Или, возможно, он появился как следствие такого типа поведения, как у самок бонобо в Вамбе, — они обмениваются друг с другом фруктами. Можно привести убедительные доводы в пользу того, что дикие клубни, дальние родственники картофеля и ямса в наших супермаркетах сегодня, были важной общей пищей на раннем этапе эволюции человека. Клубни являются основным продуктом питания для племени хадза и других сообществ охотников и собирателей по всему миру. Это настоящие крахмальные бомбы, которые трудно выкопать из земли маленьким детям, но что с легкостью могут сделать взрослые. Подобно тому как матери-орангутанги склонны делиться пищей, которую их потомство не может получить самостоятельно, родители-гоминины могли иметь привычку кормить клубнями детей. Возможно, пожилые женщины, которые уже не могли рожать, начали использовать материнский инстинкт, чтобы делиться пищей с дочерьми и внуками.

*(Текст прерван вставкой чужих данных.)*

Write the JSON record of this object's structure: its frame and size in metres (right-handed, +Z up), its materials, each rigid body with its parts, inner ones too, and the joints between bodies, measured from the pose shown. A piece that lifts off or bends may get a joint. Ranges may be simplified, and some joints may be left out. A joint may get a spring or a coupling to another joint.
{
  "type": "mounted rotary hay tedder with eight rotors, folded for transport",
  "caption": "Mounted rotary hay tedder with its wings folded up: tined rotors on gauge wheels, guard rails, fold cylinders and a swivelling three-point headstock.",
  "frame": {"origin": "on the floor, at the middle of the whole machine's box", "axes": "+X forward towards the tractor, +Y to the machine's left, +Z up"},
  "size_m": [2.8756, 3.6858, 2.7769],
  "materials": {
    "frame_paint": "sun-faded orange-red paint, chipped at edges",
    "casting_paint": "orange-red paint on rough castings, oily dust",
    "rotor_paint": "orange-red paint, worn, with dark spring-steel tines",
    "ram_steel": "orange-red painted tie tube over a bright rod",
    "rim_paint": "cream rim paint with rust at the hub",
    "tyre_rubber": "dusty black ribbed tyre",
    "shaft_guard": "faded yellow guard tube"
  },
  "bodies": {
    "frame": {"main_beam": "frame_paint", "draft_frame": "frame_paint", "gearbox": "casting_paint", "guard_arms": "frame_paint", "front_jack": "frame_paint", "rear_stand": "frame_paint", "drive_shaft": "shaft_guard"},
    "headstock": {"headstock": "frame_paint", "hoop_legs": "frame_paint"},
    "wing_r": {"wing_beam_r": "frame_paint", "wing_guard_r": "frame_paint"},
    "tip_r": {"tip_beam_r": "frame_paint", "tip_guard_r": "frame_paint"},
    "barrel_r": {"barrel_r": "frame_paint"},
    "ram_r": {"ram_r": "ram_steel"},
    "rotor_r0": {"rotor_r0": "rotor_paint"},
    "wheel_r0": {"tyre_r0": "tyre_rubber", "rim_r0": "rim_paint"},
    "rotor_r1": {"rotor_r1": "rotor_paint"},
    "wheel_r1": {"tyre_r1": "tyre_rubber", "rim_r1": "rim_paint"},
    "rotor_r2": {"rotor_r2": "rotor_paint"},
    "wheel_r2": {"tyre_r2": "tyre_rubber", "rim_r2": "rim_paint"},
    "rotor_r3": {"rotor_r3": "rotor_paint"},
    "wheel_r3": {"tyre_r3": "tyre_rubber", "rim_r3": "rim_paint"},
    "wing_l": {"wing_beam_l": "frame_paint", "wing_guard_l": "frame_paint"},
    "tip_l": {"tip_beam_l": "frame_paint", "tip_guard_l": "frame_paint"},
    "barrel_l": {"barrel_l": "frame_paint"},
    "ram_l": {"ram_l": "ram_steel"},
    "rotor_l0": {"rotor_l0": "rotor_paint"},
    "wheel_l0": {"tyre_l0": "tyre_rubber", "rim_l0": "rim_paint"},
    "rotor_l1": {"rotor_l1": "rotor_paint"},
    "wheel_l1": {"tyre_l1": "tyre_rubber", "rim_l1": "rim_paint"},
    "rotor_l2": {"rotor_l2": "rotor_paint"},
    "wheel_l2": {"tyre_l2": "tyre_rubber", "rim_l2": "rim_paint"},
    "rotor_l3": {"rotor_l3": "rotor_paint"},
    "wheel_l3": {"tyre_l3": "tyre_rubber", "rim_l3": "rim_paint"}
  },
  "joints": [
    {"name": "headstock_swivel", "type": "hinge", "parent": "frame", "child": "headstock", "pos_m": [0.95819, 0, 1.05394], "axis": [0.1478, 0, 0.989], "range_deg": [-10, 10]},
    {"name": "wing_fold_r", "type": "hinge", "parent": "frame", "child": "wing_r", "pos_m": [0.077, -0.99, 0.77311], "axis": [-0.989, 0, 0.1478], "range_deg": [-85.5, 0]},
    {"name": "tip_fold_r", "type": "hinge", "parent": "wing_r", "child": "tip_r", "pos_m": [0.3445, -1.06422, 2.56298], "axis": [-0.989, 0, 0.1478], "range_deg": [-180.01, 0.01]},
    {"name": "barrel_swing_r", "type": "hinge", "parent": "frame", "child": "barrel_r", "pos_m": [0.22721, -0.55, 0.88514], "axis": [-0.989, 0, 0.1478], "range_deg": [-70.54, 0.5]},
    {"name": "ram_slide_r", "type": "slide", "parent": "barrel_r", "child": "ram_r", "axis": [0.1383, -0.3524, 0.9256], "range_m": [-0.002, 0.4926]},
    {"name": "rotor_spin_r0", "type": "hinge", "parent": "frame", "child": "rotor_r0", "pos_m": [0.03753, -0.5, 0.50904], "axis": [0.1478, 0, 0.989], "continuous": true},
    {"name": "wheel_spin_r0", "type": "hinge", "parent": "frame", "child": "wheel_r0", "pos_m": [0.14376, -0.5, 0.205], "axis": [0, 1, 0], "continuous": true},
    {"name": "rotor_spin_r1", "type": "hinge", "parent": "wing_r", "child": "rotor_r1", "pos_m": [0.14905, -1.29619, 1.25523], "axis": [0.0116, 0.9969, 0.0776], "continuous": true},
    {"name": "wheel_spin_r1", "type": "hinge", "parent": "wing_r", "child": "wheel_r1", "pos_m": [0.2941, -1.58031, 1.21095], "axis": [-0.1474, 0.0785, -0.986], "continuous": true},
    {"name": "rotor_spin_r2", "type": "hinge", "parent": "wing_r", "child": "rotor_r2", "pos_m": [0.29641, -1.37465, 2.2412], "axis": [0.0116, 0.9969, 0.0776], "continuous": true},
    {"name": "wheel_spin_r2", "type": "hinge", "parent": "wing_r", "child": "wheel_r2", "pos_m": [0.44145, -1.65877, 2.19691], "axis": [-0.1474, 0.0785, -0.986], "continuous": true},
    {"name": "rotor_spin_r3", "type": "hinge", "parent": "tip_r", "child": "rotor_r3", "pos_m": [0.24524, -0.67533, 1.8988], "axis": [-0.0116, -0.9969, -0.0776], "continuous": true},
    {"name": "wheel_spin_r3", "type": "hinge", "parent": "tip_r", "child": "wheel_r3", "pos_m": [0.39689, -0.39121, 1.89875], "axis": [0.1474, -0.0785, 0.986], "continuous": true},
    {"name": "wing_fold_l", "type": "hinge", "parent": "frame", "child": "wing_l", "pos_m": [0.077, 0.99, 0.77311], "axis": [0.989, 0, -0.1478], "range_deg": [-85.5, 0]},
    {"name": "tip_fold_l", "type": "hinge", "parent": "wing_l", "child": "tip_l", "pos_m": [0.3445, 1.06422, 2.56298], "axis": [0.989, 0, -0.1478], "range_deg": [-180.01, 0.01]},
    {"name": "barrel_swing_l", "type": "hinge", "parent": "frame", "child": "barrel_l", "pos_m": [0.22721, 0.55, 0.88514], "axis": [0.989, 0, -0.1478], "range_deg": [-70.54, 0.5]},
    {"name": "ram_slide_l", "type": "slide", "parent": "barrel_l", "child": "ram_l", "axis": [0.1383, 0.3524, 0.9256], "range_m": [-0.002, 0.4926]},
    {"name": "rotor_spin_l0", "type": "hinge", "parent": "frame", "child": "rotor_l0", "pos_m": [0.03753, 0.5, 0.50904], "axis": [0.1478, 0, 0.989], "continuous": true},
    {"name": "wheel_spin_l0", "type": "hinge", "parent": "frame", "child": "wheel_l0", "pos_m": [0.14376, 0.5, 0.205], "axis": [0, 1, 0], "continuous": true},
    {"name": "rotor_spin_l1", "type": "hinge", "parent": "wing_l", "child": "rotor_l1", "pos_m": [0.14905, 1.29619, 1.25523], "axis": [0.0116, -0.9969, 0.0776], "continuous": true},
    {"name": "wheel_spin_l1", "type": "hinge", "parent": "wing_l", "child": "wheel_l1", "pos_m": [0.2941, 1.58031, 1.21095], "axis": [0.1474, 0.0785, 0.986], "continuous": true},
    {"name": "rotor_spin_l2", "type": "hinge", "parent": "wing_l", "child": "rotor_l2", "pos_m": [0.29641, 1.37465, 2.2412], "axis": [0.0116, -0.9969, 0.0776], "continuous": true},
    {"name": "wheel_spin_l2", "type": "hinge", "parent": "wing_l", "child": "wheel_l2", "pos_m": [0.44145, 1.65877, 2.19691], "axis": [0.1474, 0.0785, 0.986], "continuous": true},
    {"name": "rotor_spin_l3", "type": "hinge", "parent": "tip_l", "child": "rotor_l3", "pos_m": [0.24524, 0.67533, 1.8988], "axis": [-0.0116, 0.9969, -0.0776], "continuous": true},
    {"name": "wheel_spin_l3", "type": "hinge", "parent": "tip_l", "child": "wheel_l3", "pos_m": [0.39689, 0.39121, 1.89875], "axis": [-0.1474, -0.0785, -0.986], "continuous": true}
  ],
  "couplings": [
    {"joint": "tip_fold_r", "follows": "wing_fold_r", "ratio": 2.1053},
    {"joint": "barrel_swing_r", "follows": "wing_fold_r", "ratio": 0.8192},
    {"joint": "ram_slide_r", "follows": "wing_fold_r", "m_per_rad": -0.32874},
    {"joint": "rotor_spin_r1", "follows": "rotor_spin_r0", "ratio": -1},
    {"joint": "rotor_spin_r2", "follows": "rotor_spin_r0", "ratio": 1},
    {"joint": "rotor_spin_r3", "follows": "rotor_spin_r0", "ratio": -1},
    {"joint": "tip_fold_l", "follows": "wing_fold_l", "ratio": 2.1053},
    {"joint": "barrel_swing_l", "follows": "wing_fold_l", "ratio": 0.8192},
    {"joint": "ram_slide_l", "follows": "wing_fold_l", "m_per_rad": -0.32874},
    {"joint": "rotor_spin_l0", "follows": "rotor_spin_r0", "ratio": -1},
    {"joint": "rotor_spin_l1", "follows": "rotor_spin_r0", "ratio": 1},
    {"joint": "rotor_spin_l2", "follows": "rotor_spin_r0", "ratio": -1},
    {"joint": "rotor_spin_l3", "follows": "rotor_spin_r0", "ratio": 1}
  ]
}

Было ли это мясо, растительная пища или какая-то комбинация, странный акт добывания еды для других имел глубокие последствия для эволюции гомининов. Способность делиться привела к появлению более энергозатратных задач. Выживание и воспроизводство — двигатели естественного отбора — изменились и стали лучше. Делящие между собой гоминины и их родичи превзошли своих менее щедрых соседей.